**EXERCISE OBJECTIVE:**
In the records below, begin at the line that has "finish(strap.name, piece, strap.colour, roughness=0.6)" and stop after the line that has "of dried sedge."; quote those lines verbatim and nothing more.

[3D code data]
▬▬▬

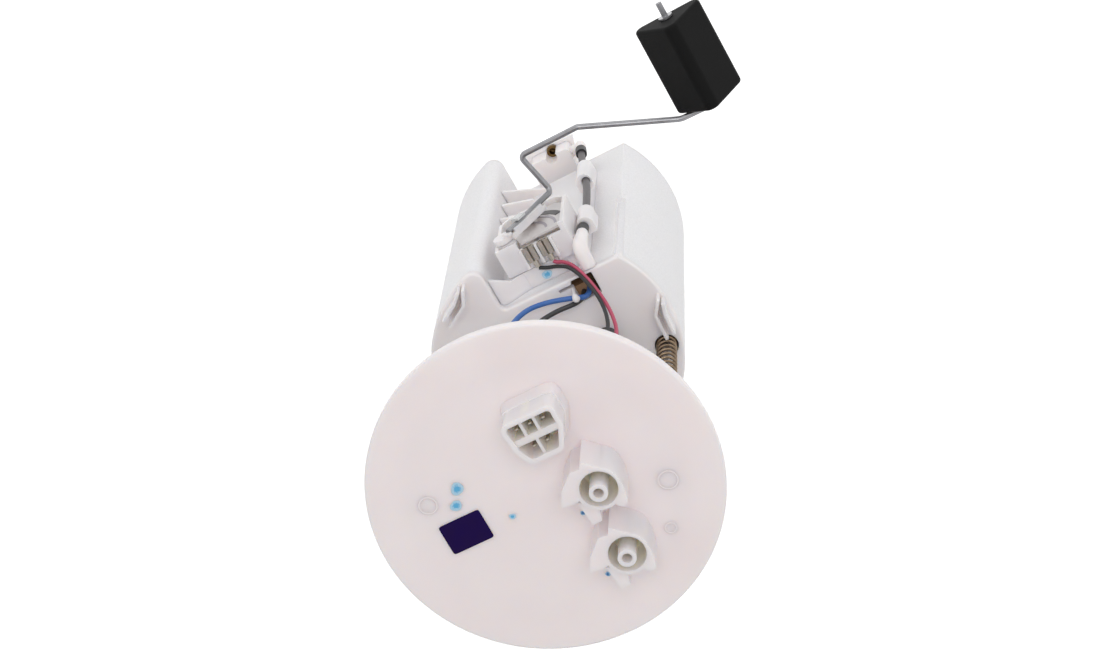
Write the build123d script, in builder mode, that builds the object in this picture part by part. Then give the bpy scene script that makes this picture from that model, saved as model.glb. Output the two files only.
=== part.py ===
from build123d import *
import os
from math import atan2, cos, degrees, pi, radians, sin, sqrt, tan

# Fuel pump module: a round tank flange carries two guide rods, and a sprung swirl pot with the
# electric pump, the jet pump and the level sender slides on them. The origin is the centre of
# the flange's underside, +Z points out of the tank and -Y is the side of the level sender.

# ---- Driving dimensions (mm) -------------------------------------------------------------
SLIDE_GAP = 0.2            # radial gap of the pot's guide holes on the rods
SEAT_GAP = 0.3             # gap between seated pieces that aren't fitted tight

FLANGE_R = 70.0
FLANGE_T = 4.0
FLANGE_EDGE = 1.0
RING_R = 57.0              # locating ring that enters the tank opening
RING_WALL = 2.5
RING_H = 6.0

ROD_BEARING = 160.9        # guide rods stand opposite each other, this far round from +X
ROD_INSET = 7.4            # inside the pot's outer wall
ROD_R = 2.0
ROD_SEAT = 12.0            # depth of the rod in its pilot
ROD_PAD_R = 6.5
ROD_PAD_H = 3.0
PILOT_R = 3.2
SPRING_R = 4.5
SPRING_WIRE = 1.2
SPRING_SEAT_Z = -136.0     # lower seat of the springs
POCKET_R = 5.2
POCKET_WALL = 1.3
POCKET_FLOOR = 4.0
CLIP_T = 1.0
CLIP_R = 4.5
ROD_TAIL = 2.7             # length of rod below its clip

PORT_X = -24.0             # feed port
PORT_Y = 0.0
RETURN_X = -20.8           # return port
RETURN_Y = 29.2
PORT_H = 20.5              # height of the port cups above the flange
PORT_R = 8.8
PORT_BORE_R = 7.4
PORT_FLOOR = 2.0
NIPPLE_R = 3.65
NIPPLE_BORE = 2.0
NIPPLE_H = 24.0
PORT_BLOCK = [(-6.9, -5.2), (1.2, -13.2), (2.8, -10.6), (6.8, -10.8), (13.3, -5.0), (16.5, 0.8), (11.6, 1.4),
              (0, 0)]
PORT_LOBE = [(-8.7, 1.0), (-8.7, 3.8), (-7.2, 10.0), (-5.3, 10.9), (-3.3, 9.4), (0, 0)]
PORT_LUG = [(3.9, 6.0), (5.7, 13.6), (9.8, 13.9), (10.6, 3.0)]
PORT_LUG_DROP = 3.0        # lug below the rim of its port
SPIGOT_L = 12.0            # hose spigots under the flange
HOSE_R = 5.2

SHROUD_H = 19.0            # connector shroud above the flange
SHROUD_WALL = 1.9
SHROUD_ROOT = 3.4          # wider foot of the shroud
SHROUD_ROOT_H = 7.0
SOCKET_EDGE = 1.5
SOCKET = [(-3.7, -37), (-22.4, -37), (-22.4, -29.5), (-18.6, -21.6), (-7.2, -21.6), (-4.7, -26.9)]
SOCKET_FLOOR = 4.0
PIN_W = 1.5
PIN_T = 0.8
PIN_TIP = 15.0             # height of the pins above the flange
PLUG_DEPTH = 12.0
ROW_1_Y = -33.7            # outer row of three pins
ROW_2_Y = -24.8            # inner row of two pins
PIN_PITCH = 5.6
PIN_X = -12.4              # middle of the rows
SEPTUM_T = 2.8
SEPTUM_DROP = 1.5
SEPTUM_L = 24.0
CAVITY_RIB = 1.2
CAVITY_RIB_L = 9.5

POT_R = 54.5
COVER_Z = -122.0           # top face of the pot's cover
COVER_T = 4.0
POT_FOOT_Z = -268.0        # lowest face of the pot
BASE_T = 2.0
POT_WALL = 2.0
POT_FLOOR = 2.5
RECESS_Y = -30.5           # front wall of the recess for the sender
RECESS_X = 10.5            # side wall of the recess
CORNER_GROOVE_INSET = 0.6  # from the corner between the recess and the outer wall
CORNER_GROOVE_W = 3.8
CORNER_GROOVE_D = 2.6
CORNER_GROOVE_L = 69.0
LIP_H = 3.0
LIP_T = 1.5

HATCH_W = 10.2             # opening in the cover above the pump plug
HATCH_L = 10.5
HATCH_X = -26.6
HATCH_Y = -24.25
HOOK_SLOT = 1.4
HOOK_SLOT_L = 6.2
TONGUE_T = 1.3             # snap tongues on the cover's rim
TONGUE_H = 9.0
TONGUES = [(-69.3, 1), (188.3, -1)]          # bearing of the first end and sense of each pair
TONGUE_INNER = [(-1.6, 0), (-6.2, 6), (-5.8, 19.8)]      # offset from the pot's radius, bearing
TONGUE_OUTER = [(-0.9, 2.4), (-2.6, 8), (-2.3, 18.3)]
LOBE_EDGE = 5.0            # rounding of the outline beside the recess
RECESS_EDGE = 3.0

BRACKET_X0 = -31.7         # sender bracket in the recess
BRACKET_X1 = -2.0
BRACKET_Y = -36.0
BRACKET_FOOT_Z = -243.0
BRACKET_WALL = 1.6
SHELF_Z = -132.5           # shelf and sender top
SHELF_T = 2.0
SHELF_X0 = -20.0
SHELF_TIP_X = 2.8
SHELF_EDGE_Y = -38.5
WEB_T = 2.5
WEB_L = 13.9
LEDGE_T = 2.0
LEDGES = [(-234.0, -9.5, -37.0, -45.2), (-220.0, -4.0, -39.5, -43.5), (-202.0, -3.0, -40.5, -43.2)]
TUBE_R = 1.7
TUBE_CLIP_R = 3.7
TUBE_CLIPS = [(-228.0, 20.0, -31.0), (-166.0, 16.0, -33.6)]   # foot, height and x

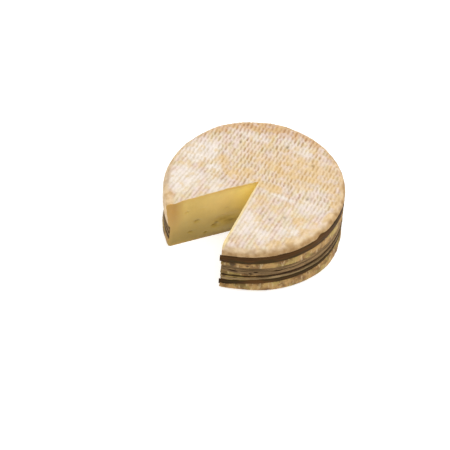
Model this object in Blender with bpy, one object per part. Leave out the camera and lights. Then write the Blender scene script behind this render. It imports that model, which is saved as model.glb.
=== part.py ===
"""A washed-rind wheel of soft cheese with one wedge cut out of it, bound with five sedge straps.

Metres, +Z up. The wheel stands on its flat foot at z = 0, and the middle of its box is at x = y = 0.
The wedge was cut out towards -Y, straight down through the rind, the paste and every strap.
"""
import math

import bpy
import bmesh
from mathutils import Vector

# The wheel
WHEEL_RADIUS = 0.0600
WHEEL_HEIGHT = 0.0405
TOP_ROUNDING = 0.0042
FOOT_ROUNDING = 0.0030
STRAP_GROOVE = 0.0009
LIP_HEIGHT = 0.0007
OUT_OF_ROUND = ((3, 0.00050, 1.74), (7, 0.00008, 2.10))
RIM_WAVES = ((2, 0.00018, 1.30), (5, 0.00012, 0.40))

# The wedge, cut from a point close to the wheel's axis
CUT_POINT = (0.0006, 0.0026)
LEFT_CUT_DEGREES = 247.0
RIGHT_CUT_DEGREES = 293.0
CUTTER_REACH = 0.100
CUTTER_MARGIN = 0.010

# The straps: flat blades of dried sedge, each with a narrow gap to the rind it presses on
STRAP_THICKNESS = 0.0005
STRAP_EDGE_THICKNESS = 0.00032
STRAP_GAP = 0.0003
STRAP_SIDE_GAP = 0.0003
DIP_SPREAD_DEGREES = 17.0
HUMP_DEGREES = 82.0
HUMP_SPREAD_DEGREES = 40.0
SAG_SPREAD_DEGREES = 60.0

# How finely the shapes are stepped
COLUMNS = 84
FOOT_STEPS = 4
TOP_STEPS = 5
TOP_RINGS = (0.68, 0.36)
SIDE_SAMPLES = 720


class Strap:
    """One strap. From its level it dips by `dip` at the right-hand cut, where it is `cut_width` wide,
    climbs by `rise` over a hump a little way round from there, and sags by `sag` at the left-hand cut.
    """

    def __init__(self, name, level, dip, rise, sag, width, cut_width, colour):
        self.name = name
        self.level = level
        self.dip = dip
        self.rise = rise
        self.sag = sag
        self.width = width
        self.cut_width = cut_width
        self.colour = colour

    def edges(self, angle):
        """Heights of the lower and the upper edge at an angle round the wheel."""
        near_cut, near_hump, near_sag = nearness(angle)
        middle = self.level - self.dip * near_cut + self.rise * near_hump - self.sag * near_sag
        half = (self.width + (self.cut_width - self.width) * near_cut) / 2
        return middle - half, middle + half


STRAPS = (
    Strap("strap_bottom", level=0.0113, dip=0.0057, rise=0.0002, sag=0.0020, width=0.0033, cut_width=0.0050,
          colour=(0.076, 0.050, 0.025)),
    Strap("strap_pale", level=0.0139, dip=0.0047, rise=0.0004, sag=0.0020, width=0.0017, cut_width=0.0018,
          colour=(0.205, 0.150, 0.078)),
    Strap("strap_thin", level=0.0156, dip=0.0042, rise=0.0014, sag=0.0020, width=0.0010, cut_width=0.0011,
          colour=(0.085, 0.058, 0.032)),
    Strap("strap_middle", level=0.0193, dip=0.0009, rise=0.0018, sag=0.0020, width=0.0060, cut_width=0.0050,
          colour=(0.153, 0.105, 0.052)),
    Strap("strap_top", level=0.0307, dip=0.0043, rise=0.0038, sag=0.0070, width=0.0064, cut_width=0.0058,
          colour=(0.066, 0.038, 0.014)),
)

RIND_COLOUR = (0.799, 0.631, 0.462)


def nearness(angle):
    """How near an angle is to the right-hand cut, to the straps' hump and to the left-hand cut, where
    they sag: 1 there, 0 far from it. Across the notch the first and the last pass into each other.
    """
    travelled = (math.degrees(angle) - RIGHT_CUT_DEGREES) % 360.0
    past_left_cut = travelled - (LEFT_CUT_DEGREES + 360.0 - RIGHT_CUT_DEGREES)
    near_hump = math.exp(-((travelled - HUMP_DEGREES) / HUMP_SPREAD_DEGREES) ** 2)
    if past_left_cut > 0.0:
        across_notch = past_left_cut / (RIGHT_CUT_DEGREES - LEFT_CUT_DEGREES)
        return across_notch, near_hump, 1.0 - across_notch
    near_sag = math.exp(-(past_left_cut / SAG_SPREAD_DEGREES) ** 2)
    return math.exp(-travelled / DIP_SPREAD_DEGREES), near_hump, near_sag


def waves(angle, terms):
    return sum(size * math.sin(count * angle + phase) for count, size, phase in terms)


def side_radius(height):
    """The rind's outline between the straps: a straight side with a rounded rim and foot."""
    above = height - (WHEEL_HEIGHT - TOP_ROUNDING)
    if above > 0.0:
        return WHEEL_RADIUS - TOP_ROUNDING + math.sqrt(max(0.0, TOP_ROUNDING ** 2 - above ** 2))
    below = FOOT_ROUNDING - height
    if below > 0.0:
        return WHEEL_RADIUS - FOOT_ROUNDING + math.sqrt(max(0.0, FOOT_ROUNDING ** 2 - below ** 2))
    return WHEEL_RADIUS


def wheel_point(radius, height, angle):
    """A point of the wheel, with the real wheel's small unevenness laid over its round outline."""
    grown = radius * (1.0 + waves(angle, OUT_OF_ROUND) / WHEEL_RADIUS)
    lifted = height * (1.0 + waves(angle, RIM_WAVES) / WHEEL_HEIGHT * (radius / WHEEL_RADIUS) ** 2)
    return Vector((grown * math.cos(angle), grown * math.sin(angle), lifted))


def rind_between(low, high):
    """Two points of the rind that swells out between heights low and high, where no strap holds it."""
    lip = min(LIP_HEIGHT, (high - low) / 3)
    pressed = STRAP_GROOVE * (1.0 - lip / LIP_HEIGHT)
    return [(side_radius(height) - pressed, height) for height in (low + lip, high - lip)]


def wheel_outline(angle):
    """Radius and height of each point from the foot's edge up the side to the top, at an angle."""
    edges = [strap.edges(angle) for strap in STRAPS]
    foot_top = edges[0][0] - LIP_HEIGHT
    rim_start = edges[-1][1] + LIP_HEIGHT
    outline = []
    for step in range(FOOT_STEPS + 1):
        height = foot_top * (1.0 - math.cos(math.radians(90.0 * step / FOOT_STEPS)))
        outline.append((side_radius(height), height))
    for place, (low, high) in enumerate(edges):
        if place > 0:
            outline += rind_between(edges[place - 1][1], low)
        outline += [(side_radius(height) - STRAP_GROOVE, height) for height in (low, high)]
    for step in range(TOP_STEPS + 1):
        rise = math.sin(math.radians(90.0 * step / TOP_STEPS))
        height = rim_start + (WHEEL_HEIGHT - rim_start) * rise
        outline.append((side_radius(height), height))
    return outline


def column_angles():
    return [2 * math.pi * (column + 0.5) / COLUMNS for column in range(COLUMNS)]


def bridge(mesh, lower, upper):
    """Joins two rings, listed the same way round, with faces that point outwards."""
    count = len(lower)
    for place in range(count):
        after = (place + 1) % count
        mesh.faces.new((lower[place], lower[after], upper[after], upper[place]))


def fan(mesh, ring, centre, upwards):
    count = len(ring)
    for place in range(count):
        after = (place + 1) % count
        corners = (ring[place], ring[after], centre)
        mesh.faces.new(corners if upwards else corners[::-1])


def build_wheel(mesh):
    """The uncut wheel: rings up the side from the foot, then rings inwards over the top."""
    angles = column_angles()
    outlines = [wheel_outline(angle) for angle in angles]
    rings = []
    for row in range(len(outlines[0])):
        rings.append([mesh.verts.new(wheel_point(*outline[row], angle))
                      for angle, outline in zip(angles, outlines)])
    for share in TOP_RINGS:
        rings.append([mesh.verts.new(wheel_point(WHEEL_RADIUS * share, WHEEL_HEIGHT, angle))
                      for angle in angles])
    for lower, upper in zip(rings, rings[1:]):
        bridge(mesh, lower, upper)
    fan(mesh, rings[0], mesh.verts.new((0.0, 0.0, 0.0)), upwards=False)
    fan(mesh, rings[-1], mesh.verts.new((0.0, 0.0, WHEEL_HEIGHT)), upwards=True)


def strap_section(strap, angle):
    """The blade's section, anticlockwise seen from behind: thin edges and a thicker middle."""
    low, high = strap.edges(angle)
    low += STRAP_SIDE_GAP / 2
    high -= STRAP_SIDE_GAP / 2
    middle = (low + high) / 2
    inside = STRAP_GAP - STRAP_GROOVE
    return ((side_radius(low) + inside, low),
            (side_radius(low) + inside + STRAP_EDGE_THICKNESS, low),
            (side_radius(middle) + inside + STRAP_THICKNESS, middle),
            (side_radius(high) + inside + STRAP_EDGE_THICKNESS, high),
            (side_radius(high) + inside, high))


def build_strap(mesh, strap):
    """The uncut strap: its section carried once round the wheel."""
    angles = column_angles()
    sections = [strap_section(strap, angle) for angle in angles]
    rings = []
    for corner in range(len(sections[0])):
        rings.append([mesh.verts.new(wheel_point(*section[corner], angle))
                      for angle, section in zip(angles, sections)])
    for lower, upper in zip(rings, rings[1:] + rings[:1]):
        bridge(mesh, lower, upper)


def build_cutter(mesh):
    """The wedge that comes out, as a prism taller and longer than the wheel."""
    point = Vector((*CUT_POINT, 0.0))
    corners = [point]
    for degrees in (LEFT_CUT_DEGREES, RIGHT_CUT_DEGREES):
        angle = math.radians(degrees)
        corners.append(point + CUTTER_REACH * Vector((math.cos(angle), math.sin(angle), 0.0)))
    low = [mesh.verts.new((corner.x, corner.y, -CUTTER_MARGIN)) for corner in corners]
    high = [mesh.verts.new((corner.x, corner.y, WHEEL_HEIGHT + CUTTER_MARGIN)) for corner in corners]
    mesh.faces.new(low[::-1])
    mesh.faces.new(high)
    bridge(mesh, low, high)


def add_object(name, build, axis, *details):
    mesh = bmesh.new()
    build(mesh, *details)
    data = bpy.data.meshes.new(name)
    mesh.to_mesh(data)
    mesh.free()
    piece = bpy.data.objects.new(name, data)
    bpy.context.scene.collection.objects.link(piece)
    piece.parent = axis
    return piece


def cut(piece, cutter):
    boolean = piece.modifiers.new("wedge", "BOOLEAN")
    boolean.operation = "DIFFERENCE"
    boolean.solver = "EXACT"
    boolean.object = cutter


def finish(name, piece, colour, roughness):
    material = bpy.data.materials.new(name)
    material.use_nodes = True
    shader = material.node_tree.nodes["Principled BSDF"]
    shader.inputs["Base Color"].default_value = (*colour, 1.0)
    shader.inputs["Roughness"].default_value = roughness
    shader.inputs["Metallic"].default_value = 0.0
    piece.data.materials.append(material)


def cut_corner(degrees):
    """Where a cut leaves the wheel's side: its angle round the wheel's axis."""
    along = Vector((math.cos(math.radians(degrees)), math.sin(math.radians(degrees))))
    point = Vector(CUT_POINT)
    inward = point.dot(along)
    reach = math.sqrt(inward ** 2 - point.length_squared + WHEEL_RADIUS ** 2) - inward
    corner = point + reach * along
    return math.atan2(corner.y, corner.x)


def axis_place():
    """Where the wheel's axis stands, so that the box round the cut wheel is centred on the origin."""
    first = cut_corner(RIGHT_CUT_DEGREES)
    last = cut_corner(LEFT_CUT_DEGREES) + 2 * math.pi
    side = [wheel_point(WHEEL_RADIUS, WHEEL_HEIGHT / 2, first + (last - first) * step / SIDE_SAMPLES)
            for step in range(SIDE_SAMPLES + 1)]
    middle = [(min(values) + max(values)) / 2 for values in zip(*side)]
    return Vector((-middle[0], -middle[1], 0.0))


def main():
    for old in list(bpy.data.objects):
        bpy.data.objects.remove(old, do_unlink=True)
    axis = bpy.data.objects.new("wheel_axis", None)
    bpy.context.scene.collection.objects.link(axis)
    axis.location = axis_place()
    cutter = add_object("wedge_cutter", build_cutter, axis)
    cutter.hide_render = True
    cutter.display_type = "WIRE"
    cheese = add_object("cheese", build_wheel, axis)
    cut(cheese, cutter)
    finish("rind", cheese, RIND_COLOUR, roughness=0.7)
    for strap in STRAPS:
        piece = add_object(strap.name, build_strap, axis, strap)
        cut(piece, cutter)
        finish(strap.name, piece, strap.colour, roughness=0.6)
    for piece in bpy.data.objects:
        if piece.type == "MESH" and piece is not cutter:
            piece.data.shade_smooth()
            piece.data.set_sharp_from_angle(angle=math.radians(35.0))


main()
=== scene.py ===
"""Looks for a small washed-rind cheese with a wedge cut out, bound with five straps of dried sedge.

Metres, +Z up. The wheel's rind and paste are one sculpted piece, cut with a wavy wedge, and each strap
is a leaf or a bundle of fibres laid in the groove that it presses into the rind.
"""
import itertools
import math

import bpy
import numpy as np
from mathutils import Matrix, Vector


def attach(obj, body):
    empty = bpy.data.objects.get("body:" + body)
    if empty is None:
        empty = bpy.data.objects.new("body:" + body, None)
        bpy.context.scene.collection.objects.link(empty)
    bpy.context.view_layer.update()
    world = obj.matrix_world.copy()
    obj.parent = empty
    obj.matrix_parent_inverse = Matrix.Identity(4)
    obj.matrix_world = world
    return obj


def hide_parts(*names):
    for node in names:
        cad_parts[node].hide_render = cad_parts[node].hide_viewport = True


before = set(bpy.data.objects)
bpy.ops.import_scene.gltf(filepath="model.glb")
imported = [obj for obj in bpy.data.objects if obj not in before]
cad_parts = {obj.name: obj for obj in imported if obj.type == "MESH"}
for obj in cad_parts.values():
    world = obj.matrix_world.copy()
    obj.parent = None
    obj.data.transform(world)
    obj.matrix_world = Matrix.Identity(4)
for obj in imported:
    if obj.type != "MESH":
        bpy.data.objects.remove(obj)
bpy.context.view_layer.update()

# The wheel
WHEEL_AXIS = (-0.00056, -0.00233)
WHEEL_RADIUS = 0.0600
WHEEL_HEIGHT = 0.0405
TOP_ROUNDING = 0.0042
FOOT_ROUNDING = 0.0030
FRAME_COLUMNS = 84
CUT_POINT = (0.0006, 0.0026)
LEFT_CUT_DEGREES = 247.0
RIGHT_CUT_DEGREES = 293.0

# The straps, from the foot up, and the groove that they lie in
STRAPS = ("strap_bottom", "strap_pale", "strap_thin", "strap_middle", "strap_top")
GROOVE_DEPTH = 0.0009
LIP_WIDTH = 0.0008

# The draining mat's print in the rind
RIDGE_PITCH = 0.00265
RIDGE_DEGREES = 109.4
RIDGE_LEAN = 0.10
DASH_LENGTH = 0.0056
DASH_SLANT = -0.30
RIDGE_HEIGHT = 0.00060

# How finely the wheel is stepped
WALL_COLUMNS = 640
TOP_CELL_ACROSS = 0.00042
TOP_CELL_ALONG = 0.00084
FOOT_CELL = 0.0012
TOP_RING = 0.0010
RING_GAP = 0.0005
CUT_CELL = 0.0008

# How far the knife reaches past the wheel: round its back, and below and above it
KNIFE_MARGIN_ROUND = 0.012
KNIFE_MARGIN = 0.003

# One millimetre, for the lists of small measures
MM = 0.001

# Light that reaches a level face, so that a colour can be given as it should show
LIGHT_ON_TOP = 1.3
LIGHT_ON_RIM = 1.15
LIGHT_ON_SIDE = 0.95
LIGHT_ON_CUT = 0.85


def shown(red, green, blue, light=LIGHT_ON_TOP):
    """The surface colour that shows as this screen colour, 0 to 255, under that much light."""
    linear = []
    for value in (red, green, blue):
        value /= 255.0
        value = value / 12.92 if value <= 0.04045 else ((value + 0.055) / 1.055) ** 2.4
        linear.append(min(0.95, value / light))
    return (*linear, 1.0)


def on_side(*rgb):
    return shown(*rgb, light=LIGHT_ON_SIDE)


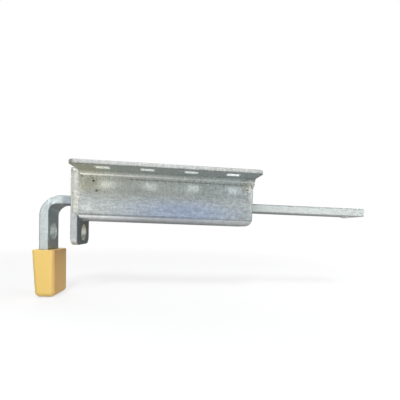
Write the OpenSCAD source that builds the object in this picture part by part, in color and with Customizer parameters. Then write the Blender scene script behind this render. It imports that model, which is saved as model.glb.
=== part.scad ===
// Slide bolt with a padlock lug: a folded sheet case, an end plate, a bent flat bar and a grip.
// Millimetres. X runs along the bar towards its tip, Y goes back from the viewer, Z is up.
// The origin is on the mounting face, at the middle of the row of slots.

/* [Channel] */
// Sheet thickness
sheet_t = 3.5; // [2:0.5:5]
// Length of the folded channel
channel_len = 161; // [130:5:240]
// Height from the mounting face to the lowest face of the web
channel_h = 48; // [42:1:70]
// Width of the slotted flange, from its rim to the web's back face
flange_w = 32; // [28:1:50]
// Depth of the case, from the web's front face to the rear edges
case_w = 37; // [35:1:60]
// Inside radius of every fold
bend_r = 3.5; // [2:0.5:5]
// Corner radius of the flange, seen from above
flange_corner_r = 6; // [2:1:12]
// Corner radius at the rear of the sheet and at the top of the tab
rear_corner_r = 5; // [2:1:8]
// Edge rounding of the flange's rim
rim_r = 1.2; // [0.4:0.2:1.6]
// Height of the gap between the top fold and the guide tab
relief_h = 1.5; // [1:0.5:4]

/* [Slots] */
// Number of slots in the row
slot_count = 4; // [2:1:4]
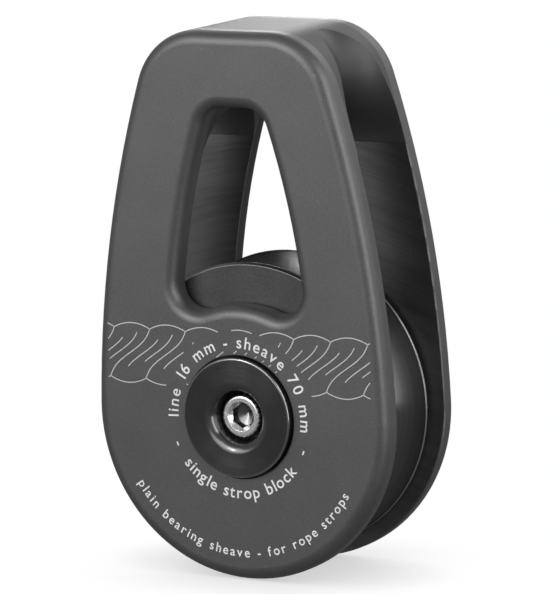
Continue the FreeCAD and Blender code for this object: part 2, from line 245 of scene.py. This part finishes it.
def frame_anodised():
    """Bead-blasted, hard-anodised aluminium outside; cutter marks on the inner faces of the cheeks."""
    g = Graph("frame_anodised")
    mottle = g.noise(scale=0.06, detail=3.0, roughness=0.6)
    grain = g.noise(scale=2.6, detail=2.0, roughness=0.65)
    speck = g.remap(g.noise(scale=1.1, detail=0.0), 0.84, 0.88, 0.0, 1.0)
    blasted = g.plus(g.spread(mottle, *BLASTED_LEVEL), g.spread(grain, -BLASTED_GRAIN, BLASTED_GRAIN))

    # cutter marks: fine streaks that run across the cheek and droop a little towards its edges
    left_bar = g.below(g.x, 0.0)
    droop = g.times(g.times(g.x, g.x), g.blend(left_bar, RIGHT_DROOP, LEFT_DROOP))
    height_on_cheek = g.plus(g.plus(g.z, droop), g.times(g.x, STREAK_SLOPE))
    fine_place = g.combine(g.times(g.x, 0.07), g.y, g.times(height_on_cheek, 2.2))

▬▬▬

**ANSWER:**
        finish(strap.name, piece, strap.colour, roughness=0.6)
    for piece in bpy.data.objects:
        if piece.type == "MESH" and piece is not cutter:
            piece.data.shade_smooth()
            piece.data.set_sharp_from_angle(angle=math.radians(35.0))


main()
=== scene.py ===
"""Looks for a small washed-rind cheese with a wedge cut out, bound with five straps of dried sedge.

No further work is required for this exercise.